The defendants maintained that the Supreme Court has upheld forum designation clauses in such contexts as a cruise line’s designation of choice of forum on the back of a ticket. Carnival Cruise Lines v. Shute, 499 U.S. 585, 593-95 (1991). The court distinguished Shute, however, by pointing out:

“But there is a vital difference between the context in which the Carnival Cruise Lines contract was formulated and the context in which ERISA plans are agreed to. There the contract was written on a blank slate, permitting the cruise line to dictate the terms by which it would be willing to serve its customers (including the requirement that customers submit to a forum selection clause).

When ERISA plans are formulated, however, participants automatically possess certain rights decreed by Congress.

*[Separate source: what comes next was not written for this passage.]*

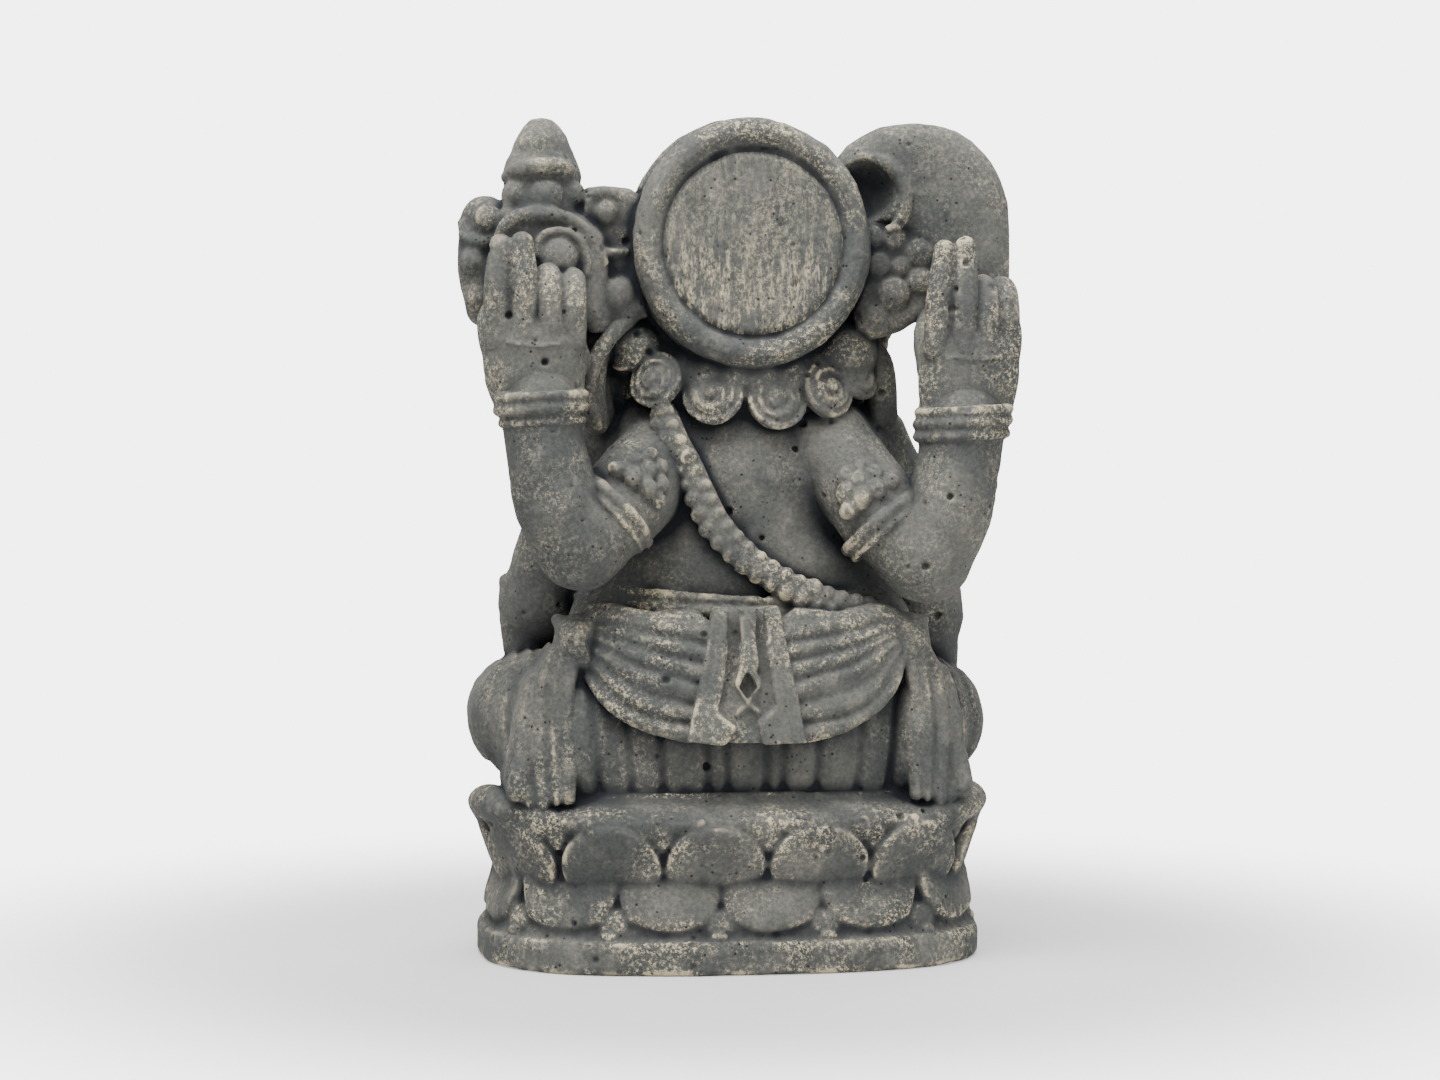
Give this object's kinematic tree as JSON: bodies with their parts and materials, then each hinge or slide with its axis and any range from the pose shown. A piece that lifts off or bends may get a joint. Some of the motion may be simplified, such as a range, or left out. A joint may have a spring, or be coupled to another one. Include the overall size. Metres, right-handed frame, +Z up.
{
  "type": "ganesha idol",
  "caption": "Seated four-armed elephant-headed figure in weathered grey stone on a double lotus pedestal, for a shrine or garden.",
  "frame": {"origin": "middle of the pedestal's flat underside", "axes": "+Z up, the figure faces -Y, the figure's left hand side is +X"},
  "size_m": [0.2542, 0.1955, 0.386],
  "materials": {
    "carved_stone": "weathered matt volcanic stone",
    "worn_relief": "matt stone, rubbed paler along raised edges",
    "plinth_stone": "matt pitted stone",
    "sawn_face": "rough sawn stone, pale, with fine vertical tool marks"
  },
  "bodies": {
    "root": {"plinth_slab": "plinth_stone", "lower_lotus_row": "plinth_stone", "upper_lotus_row": "plinth_stone", "torso": "carved_stone", "lap_cloth": "carved_stone", "left_foot": "carved_stone", "left_knee": "carved_stone", "right_foot": "carved_stone", "right_knee": "carved_stone", "sweet_bowl": "worn_relief", "left_front_hand": "carved_stone", "left_front_forearm": "carved_stone", "left_front_upper_arm": "carved_stone", "held_tusk": "worn_relief", "right_front_hand": "carved_stone", "right_front_forearm": "carved_stone", "right_front_upper_arm": "carved_stone", "left_rear_forearm": "carved_stone", "left_rear_upper_arm": "carved_stone", "left_rear_hand": "carved_stone", "left_raised_fingers": "carved_stone", "left_folded_fingers": "carved_stone", "left_rear_thumb": "carved_stone", "left_bracelet": "worn_relief", "left_armlet": "worn_relief", "jewelled_finial": "worn_relief", "right_rear_forearm": "carved_stone", "right_rear_upper_arm": "carved_stone", "right_rear_hand": "carved_stone", "right_raised_fingers": "carved_stone", "right_folded_fingers": "carved_stone", "right_rear_thumb": "carved_stone", "right_bracelet": "worn_relief", "right_armlet": "worn_relief", "axe_blade": "carved_stone", "axe_shaft": "carved_stone", "crown_drum": "carved_stone", "crown_rim": "worn_relief", "crown_panel": "sawn_face", "brow_diadem": "worn_relief", "left_ear_flower": "worn_relief", "right_ear_flower": "worn_relief", "head_dome": "carved_stone", "left_ear": "carved_stone", "left_tusk": "carved_stone", "right_ear": "carved_stone", "right_tusk": "carved_stone", "trunk": "carved_stone", "left_shoulder_lock": "carved_stone", "right_shoulder_lock": "carved_stone", "waist_belt": "worn_relief", "back_apron": "worn_relief", "left_sash_knot": "carved_stone", "left_sash_swag": "worn_relief", "right_sash_knot": "carved_stone", "right_sash_swag": "worn_relief", "front_apron": "worn_relief", "sacred_thread_back": "worn_relief", "sacred_thread_front": "worn_relief", "scroll_collar": "worn_relief"}
  },
  "joints": []
}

Even if a participant can waive certain of those rights, it must take more than his or her simple participation in a company wide plan unilaterally created by an employer to hold that the participant’s congressionally conferred right has been waived.”

The court also disagreed with the defendants’ argument that rulings which have enforced arbitration clauses in ERISA plans would also support the enforceability of forum selection clauses as well.

The court explained, “Although both determine ex ante where disputes will be resolved, traditional forum selection clauses establish the judicial arena where an action can be brought, while arbitration clauses codify an agreement to avoid litigation altogether.” The court further noted that the Department of Labor has promulgated regulations limiting the circumstances under which arbitration clauses may be enforced in ERISA plans. 29 C.F.R. Section 2560.503-1(c)(4)).

The court also granted a motion to dismiss a claim for penalties due to Supervalu’s alleged failure to provide requested documents, finding that the plaintiff failed to direct her request to the correct entity necessary to invoke liability under 29 U.S.C. Section 1132(c).